We will. Besides, we’re going to replace Piazza with someone exciting, which will dilute the inevitable criticism. Two first basemen—Toronto’s Carlos Delgado (.302 batting average, 42 home runs, 145 RBIs last year) and Arizona’s Richie Sexson (.272–45–124)—will probably be free agents this winter, and either is a perfect cleanup hitter. Delgado is better and has star power, while Sexson is a little younger (31 versus 32) and will be cheaper. Given the public backlash that surely will meet our attempts to trade Piazza, let’s make the electric-smiled Delgado a priority and prove to the fans that only the best will do. He might cost $75 million for five years, but he will be worth it.

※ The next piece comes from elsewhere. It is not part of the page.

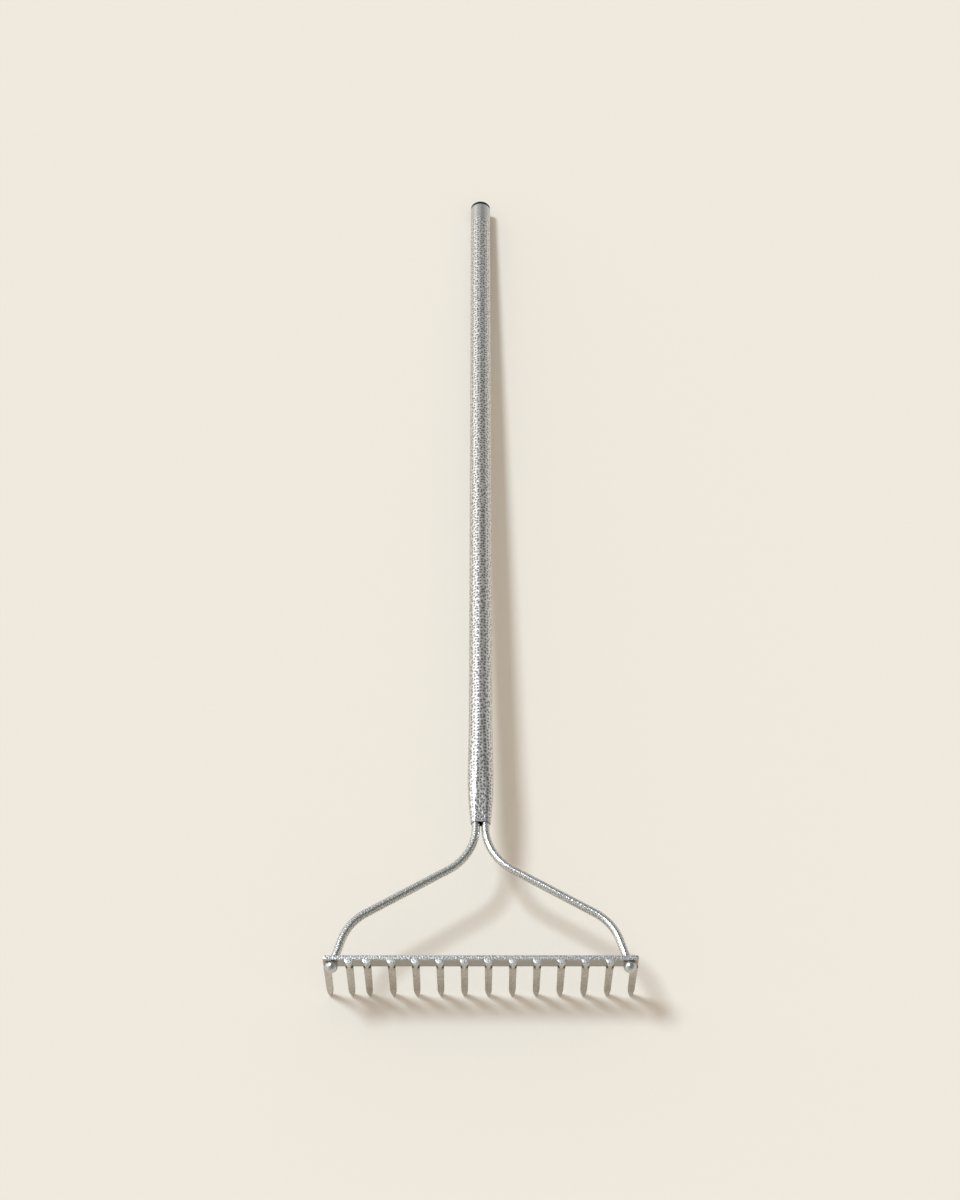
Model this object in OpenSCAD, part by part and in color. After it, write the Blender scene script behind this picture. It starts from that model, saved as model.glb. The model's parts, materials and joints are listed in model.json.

As for the Piazza trade, he has to go before we start talking (in public, anyway) about Delgado. We can’t advertise that Mike’s on the block, or we’ll lose the trade leverage we have and inflame the tabloids and the fans even further. Moreover, don’t expect too much in the trade. Piazza’s guaranteed $15 million for 2005, and only a rich contender that needs a first baseman or designated hitter will offer to pick up a significant part of that contract. Just get a few mid-range pitching prospects from Anaheim or Seattle, and move on. If you want a major-league-ready reliever or a young right fielder, pair Piazza with the young arm you think won’t be around for the renaissance anyway. (Our pick for that is Aaron Heilman, who probably doesn’t have the fastball to be a frontline starter.)